━━ INPUT FOR THIS TASK ━━
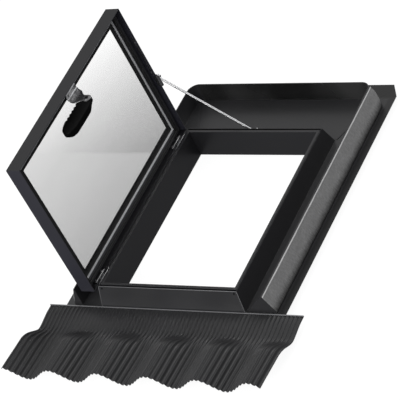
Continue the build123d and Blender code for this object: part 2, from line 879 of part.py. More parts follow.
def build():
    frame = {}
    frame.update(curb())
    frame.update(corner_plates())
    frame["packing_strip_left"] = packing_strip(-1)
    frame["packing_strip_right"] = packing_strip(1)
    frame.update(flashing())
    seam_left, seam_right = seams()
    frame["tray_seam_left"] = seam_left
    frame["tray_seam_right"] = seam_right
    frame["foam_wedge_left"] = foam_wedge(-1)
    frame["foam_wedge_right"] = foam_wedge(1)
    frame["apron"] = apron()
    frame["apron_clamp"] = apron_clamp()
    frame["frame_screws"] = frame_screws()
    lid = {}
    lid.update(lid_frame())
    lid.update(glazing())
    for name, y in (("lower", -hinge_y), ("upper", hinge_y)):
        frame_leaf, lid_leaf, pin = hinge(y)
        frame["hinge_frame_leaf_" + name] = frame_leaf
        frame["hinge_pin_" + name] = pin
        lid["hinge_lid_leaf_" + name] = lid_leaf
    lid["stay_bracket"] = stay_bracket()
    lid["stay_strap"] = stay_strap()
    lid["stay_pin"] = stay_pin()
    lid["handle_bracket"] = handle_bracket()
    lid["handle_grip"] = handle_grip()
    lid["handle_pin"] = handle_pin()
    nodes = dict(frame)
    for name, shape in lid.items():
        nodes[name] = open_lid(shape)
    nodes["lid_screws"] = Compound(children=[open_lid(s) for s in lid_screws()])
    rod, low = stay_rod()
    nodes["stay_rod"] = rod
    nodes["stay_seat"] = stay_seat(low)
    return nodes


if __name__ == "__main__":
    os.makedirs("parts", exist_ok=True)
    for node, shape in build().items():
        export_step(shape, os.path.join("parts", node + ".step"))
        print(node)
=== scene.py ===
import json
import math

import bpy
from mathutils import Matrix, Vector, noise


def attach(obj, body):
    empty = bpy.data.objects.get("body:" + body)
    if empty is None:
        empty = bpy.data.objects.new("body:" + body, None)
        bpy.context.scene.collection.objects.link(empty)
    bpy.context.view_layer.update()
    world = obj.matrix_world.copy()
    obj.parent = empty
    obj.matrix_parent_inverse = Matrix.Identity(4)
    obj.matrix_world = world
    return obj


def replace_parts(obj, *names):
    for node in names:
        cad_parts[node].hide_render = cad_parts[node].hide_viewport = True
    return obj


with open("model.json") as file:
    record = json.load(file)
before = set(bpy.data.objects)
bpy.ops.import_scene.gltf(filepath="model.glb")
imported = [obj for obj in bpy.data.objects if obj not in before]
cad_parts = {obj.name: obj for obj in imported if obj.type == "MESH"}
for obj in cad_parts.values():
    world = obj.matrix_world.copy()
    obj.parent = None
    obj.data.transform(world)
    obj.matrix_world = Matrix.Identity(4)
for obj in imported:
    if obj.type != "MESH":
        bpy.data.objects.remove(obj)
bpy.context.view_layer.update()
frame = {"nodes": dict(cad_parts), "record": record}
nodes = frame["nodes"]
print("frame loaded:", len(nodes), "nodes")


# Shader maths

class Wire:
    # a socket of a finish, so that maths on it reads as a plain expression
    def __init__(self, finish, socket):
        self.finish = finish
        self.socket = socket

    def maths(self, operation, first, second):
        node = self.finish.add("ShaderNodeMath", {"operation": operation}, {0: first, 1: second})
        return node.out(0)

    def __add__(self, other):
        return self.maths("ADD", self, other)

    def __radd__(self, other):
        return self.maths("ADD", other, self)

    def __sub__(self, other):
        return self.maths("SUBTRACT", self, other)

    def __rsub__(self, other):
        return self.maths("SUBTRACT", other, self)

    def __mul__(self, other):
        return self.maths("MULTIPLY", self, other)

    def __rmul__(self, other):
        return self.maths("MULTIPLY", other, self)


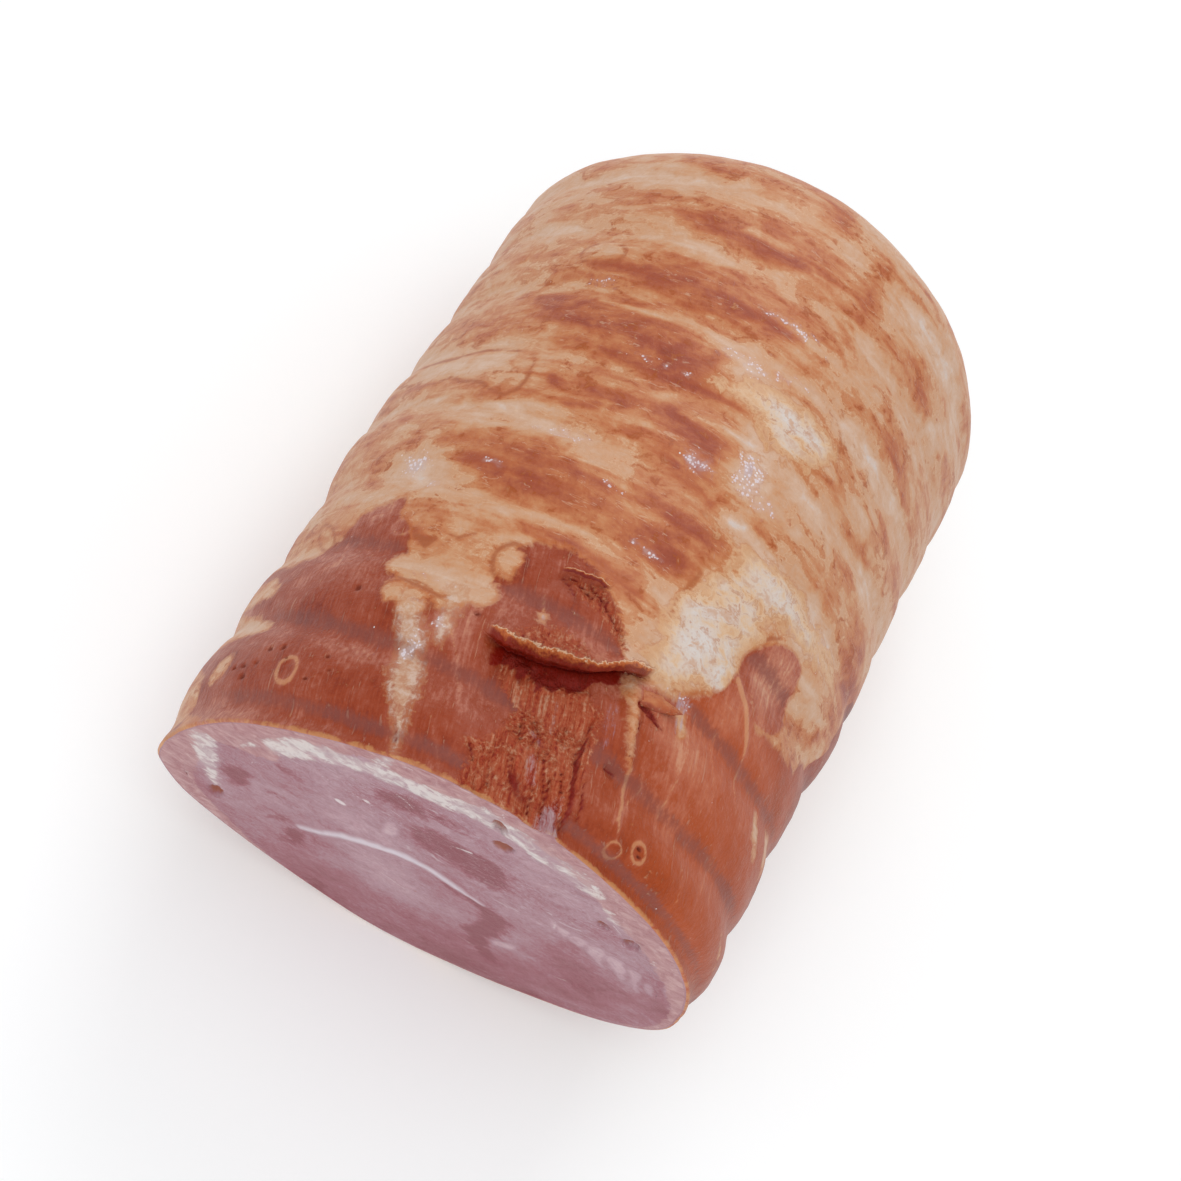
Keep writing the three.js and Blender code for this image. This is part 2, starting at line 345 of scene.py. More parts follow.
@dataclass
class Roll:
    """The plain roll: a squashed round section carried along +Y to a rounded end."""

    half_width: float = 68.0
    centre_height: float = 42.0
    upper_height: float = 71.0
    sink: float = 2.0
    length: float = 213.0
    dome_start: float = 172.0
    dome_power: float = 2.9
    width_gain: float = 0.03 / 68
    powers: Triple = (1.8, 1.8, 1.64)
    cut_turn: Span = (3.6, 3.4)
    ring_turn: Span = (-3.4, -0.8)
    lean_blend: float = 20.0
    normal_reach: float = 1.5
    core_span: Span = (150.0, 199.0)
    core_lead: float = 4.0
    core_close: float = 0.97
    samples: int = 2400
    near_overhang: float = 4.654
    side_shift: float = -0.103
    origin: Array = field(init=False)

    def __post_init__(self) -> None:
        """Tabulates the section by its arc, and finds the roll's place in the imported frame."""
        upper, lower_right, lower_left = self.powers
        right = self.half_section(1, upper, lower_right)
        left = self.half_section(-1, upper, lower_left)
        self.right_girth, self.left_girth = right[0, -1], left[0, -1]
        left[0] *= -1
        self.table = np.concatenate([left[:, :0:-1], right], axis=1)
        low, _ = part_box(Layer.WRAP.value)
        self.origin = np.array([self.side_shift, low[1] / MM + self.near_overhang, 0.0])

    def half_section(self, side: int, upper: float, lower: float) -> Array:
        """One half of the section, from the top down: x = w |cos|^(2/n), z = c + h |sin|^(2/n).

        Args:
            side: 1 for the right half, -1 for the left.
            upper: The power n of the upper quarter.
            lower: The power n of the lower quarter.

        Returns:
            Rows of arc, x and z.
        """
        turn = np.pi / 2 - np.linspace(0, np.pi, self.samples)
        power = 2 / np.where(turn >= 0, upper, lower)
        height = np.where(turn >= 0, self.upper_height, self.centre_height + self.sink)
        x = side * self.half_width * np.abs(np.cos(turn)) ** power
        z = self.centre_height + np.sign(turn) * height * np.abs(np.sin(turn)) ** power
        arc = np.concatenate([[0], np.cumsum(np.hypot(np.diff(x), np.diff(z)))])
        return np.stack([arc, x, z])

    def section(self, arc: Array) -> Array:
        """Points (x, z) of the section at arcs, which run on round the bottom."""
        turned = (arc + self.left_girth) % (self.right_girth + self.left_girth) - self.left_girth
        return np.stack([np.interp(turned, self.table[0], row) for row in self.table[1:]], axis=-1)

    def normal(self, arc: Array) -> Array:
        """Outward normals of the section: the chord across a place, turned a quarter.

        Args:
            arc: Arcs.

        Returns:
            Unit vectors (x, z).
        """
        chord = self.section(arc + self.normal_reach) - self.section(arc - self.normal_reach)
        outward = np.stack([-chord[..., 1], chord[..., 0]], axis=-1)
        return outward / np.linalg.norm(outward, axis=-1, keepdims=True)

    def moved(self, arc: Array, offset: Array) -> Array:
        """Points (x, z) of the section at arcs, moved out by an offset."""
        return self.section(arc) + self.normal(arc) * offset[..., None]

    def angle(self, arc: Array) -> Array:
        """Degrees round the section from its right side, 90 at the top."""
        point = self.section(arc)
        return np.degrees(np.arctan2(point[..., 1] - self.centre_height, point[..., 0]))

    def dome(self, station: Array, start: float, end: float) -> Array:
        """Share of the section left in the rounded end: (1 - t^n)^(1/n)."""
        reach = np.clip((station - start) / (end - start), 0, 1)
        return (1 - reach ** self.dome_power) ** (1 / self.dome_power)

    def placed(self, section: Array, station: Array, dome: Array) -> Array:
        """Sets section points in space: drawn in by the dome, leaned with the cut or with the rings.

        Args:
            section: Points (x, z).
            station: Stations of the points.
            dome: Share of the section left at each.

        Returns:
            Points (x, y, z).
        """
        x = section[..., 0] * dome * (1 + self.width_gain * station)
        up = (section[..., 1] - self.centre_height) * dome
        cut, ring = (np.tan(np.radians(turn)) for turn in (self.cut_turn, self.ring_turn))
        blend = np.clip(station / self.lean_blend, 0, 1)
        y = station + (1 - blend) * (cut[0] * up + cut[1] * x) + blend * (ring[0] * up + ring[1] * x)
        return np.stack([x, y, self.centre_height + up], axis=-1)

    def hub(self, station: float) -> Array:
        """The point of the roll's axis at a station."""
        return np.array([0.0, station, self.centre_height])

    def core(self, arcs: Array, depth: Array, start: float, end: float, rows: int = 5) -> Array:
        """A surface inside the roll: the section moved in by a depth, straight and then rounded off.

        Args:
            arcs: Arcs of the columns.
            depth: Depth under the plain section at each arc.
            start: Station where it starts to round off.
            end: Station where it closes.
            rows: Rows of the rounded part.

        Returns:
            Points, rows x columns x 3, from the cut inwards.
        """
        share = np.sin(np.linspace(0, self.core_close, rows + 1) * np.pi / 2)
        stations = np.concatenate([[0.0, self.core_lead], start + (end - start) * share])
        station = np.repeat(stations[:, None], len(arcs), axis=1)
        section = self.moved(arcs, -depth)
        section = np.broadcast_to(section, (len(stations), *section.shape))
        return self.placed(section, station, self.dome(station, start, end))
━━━
_JOB:_
Starting at the line that contains "nodes = dict(frame)", repeat each line exactly, and stop after the line that contains "before = set(bpy.data.objects)".

_RESPONSE:_
    nodes = dict(frame)
    for name, shape in lid.items():
        nodes[name] = open_lid(shape)
    nodes["lid_screws"] = Compound(children=[open_lid(s) for s in lid_screws()])
    rod, low = stay_rod()
    nodes["stay_rod"] = rod
    nodes["stay_seat"] = stay_seat(low)
    return nodes


if __name__ == "__main__":
    os.makedirs("parts", exist_ok=True)
    for node, shape in build().items():
        export_step(shape, os.path.join("parts", node + ".step"))
        print(node)
=== scene.py ===
import json
import math

import bpy
from mathutils import Matrix, Vector, noise


def attach(obj, body):
    empty = bpy.data.objects.get("body:" + body)
    if empty is None:
        empty = bpy.data.objects.new("body:" + body, None)
        bpy.context.scene.collection.objects.link(empty)
    bpy.context.view_layer.update()
    world = obj.matrix_world.copy()
    obj.parent = empty
    obj.matrix_parent_inverse = Matrix.Identity(4)
    obj.matrix_world = world
    return obj


def replace_parts(obj, *names):
    for node in names:
        cad_parts[node].hide_render = cad_parts[node].hide_viewport = True
    return obj


with open("model.json") as file:
    record = json.load(file)
before = set(bpy.data.objects)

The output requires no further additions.